Without saying a single word I took the cup and emptied it. Here’s to health and to wealth.
They explained that burkhan is a deity of the land. Each place has its own burkhan. The alcohol is an offering to the deity to please him so that the deity doesn’t cause any troubles. Tea can be used, too. The custom is that you have to stop at the holy place and make an offering, but when drivers are in a hurry they drop coins or rice as they pass by the burkhan. Buddhism in Buryatia is mixed with local pagan beliefs, and as a result of this mix you get the unique Buryat culture.
When we were done with the offerings, we drove further, only to make another stop after 10 kilometers. “Not again,” I thought to myself. “Another burkhan,” said the driver, which meant another round of offerings.
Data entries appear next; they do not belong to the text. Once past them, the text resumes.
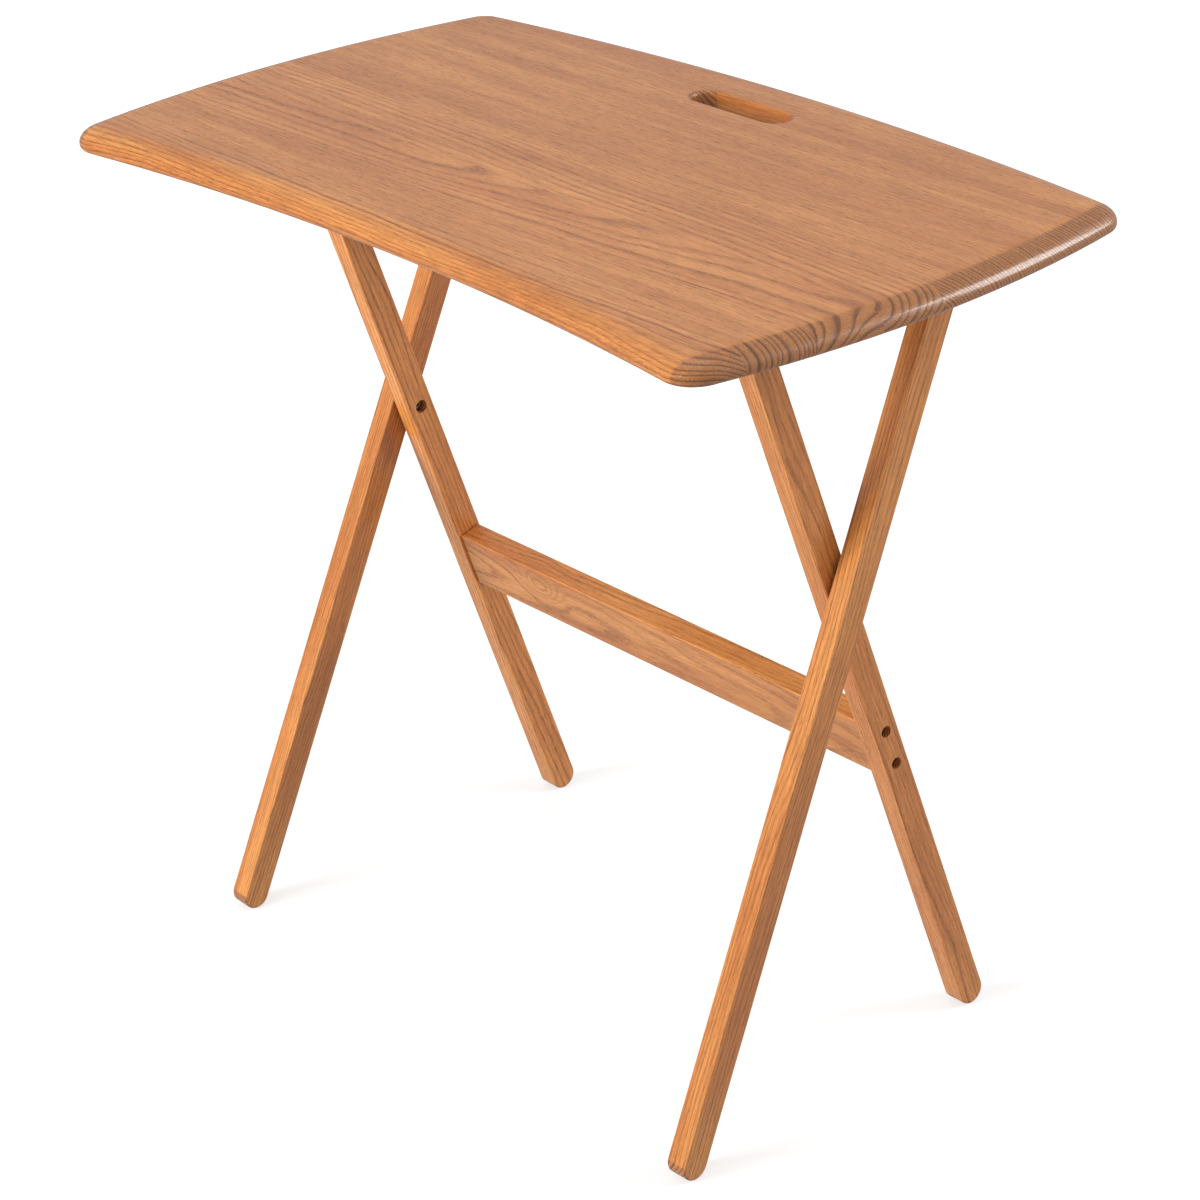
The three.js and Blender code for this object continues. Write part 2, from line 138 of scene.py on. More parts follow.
def make_camera():
    """The photograph's viewpoint: from the front right, above, with a long lens."""
    forward = Vector(
        (
            math.sin(CAMERA_AZIMUTH) * math.cos(CAMERA_FALL),
            math.cos(CAMERA_AZIMUTH) * math.cos(CAMERA_FALL),
            -math.sin(CAMERA_FALL),
        )
    )
    level = Vector((math.cos(CAMERA_AZIMUTH), -math.sin(CAMERA_AZIMUTH), 0))
    above = level.cross(forward)
    right = level * math.cos(CAMERA_ROLL) + above * math.sin(CAMERA_ROLL)
    up = above * math.cos(CAMERA_ROLL) - level * math.sin(CAMERA_ROLL)
    data = bpy.data.cameras.new("camera")
    data.sensor_width = CAMERA_SENSOR
    data.lens = CAMERA_LENS
    data.clip_end = CAMERA_REACH
    camera = bpy.data.objects.new("camera", data)
    turn = Matrix((right, up, -forward)).transposed().to_4x4()
    camera.matrix_world = Matrix.Translation(CAMERA_PLACE) @ turn
    bpy.context.collection.objects.link(camera)
    bpy.context.scene.camera = camera


make_camera()


# ---------- outlines: lists of (point, outward normal) ----------
def with_normals(points):
    """Adds each point's outward normal to a closed outline that runs counter-clockwise."""
    outline = []
    count = len(points)
    for i, point in enumerate(points):
        before = (point - points[i - 1]).normalized()
        after = (points[(i + 1) % count] - point).normalized()
        along = (before + after).normalized()
        outline.append((point, Vector((along.y, -along.x))))
    return outline


def arc(centre, radius, start, end, steps):
    """Points on an arc, both ends included; angles in radians."""
    points = []
    for i in range(steps + 1):
        angle = start + (end - start) * i / steps
        x = centre[0] + radius * math.cos(angle)
        y = centre[1] + radius * math.sin(angle)
        points.append(Vector((x, y)))
    return points


def top_outline():
    """The top's plan: four shallow parabolas joined by rounded corners."""
    edge_steps, corner_steps, handle = 64, 16, 0.58

    def bowed(half, bow, start_cut, end_cut, to_plan):
        points = []
        for i in range(edge_steps + 1):
            along = -half + start_cut + (2 * half - start_cut - end_cut) * i / edge_steps
            points.append(to_plan(along, bow * (1 - (along / half) ** 2)))
        return points

    def plan(x, y):
        return Vector((x, TOP_MIDDLE_Y + y))

    front, back = FRONT_CORNER_CUT, BACK_CORNER_CUT
    edges = [
        bowed(HALF_LENGTH, FRONT_HOLLOW, front, front, lambda a, out: plan(a, out - HALF_DEPTH)),
        bowed(HALF_DEPTH, END_BOW, front, back, lambda a, out: plan(HALF_LENGTH + out, a)),
        bowed(HALF_LENGTH, BACK_BOW, back, back, lambda a, out: plan(-a, HALF_DEPTH + out)),
        bowed(HALF_DEPTH, END_BOW, back, front, lambda a, out: plan(-HALF_LENGTH - out, -a)),
    ]
    corners = [
        plan(HALF_LENGTH, -HALF_DEPTH),
        plan(HALF_LENGTH, HALF_DEPTH),
        plan(-HALF_LENGTH, HALF_DEPTH),
        plan(-HALF_LENGTH, -HALF_DEPTH),
    ]
    points = []
    for i, edge in enumerate(edges):
        last, first = edge[-1], edges[(i + 1) % 4][0]
        near_last, near_first = last.lerp(corners[i], handle), first.lerp(corners[i], handle)
        points += edge
        for k in range(1, corner_steps):
            t = k / corner_steps
            s = 1 - t
            points.append(
                last * s**3 + near_last * 3 * s * s * t + near_first * 3 * s * t * t + first * t**3
            )
    return with_normals(points)


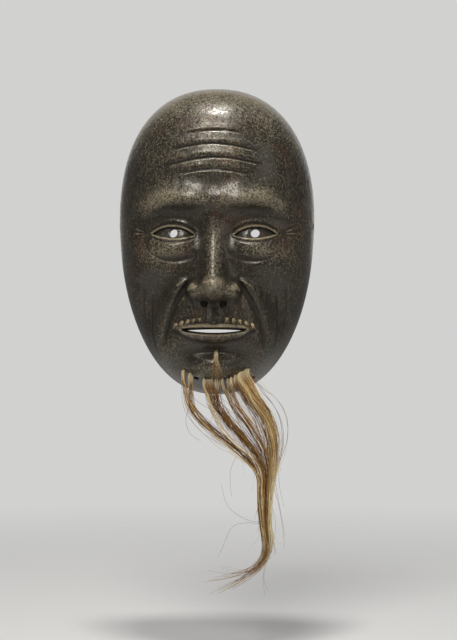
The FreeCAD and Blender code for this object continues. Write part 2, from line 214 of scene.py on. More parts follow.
def eye(x, z):
    side = np.abs(x)
    across = side - EYE_X
    up = z - EYE_Z - 0.035 * across
    f = -7.2 * bump(side, z, EYE_X, 6.5, 18.5, 10.5, 1.25) - 2.4 * bump(side, z, 12.5, 5, 5.5, 8)
    f += 8.4 * bump(across, up, 0, 0, 15.8, 10.0, 1.45)
    open_share = arch(across, EYE_HALF_LENGTH)
    inside = np.minimum(4.9 * open_share**0.85 - up, up + 2.5 * open_share)
    past_corner = np.abs(across) - EYE_HALF_LENGTH
    inside = np.where(past_corner < 0, inside, -np.hypot(past_corner, up))
    f += 0.7 * ridge_line(inside + 0.95, 0.8) - 1.8 * smooth((inside + 0.3) / 0.8)
    fold = arch(across, 16.5)
    lid_ends = smooth((16.2 - np.abs(across)) / 3)
    f -= 1.1 * ridge_line(up - 7.6 * fold**0.7, 0.8) * lid_ends
    f -= 0.55 * ridge_line(up + 5.2 * fold**0.8, 0.8) * smooth((15 - np.abs(across)) / 4)
    bag = z + 14.0 - 0.018 * (side - 26) ** 2
    f += 2.2 * bump(side, z, EYE_X, -9.5, 15, 4.6)
    f -= 1.5 * ridge_line(bag, 1.9) * np.exp(-(((side - 26) / 14) ** 4))
    beyond = side - 43
    for slope, length in CROWS_FEET:
        line = z - 4.2 - slope * beyond - 0.010 * slope * beyond**2
        f -= 0.65 * ridge_line(line, 0.65) * smooth((beyond - 0.5) / 3) * smooth((length - beyond) / 6)
    return f


def nose(x, z):
    side = np.abs(x)
    along = np.clip((14.0 - z) / 46.0, 0.0, 1.0)
    rise = (2.4 + 16.5 * along**1.15) * smooth((z + 42.5) / 9.5) * smooth((28 - z) / 18)
    f = rise * np.exp(-((side / (7.4 + 2.6 * along)) ** 2.2))
    f = soft_max(f, 21.5 * bump(x, z, 0, -31.5, 10.6, 9.2, 1.35), 6.0)
    f = soft_max(f, 12.6 * bump(side, z, 11.2, -34.0, 6.4, 6.6, 1.4), 9.0)
    crease = np.hypot(side - 10.8, (z + 34.2) * 0.95) - 7.8
    return f - 1.0 * ridge_line(crease, 1.3) * smooth((side - 12) / 4)


# each line's distance from the middle, depth, and heights of its two ends
CHEEK_LINES = ((44.0, 0.8, -34, -76), (50.0, 0.65, -28, -62))


def cheeks(x, z):
    side = np.abs(x)
    f = 5.6 * bump(side, z, 40, -15, 17, 12) - 5.4 * bump(side, z, 42, -48, 12, 19)
    t = np.clip((-27.0 - z) / 42.0, 0.0, 1.0)
    offset = 0.894 * (side - 15.0 - 17.5 * np.sin(t * math.pi / 2) ** 0.9)
    ends = smooth((-24 - z) / 7) * smooth((z + 74) / 16)
    f += (2.6 * ridge_line(offset - 4.6, 3.9) - 1.9 * ridge_line(offset, 2.0)) * ends
    for middle, cut, top, end in CHEEK_LINES:
        u = (z - top) / (end - top)
        centre = middle - 2.5 * np.cos(u * math.pi) - 9 * np.clip(u, 0, 1) ** 2
        f -= cut * ridge_line(side - centre, 0.75) * smooth(u / 0.15) * smooth((1 - u) / 0.25)
    return f


def mouth(x, z):
    side = np.abs(x)
    f = 4.2 * bump(x, z, 0, -57, 25, 17)
    philtrum = smooth((-41 - z) / 3) * smooth((z + 56.5) / 3)
    f += (0.8 * ridge_line(side - 4.0, 1.6) - 0.9 * ridge_line(side, 2.0)) * philtrum
    line = MOUTH_Z + (side / 24) ** 2
    upper = arch(side, 26)
    lower = arch(side, 24)
    top = line + 0.8 + 5.2 * upper**0.75 - ridge_line(side, 3.4)
    bottom = line - 0.8 - 7.2 * lower**0.8
    upper_at = (z - (line + top) / 2 + 0.6) / ((top - line) / 2 + 0.3)
    lower_at = (z - (line + bottom) / 2 - 0.4) / ((line - bottom) / 2 + 0.3)
    f += 3.6 * arch(upper_at, 1) ** 0.75 * upper**0.5
    f += 4.6 * arch(lower_at, 1) ** 0.75 * lower**0.5
    f -= 1.6 * bump(side, z, 26.5, -60, 2.6, 2.6)
    part = 2.1 * arch(side, 22) ** 0.7 - np.abs(z - line)
    return f - 4.5 * smooth((part + 0.8) / 1.9) * smooth((23 - side) / 3)


def chin(x, z):
    f = 9.0 * bump(x, z, 0, -86.5, 17, 9.5, 1.2) + 2.6 * bump(np.abs(x), z, 31, -76, 12, 14)
    return f - 3.2 * bump(x, z, 0, -74, 17, 3.6)


def carving(x, z):
    return sum(part(x, z) for part in (forehead, brow, eye, nose, cheeks, mouth, chin))


def hollow_carving(x, z):
    side = np.abs(x)
    f = 9.5 * bump(x, z, 0, -24, 10, 19) + 2.5 * bump(x, z, 0, -57, 24, 14)
    f -= 5.5 * bump(side, z, EYE_X, 5, 19, 12) + 3.5 * bump(side, z, 42, -48, 14, 20)
    return f - 2.5 * bump(x, z, 0, -76, 20, 7) - 1.5 * bump(side, z, 57, 38, 14, 22)


def surface_depth(x, z, size, relief):
    plain = dome_depth(x, z, size)
    return plain + relief(x, z) * smooth(plain / RELIEF_FADE)


def face_depth(x, z):
    return surface_depth(np.asarray(x, float), np.asarray(z, float), OUTER, carving)


# ---------------- mesh helpers
def linked(name, data):
    obj = bpy.data.objects.new(name, data)
    bpy.context.scene.collection.objects.link(obj)
    return obj


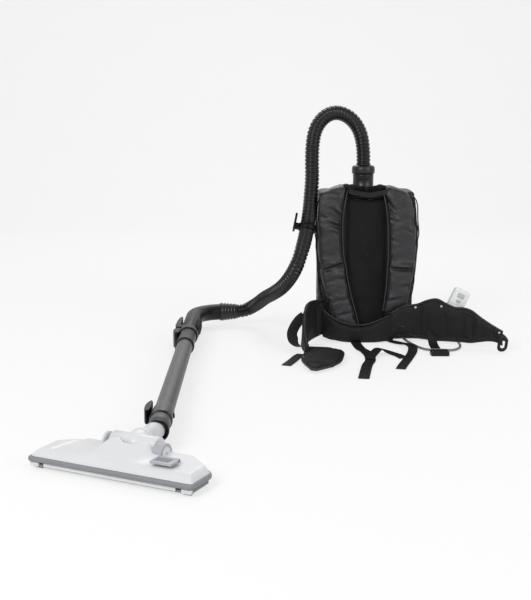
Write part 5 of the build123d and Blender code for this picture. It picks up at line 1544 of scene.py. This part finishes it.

“New place – new bottle,” said one of the men, getting the second bottle of klyukovka.
We drank again. This time they toasted to my safe trip to Chita. Then to our friendship. The smile on my face was getting wider with every next shot of the klyukovka. That moment was the pure manifestation of why I loved hitchhiking. One moment you’re freezing on the road, the next moment you’re joined by four Buryat men and together you’re offering cranberry vodka and food to a local deity, guardian of the land. By now, I was already feeling the effect alcohol had on me.But we still had another stop by the burkhan to please the spirits.
Alcohol’s a great tool to bond with strangers. We parted as old friends. We shook hands warmly. They wished me the best of luck on my trip. I thanked them and wished them all the best. One of them then said:
“See, if you take this road (we were on a junction, he pointed to the right) and walk about 3 kilometers, you’ll get to a little village. Our car is easy to find there. If you get stuck and no one gives a lift, come and join us without any hesitation. We’ll be happy to host you. Ok?”
“Got it! Thanks!”
“Take care then.”
I shut the door and they left. I still had a distance of 500 km to hitchhike to get to Chita. There was no one around me. No humans, no animals, no cars. I walked forward along the road. The sun was bright. The air was cold… and I was drunk.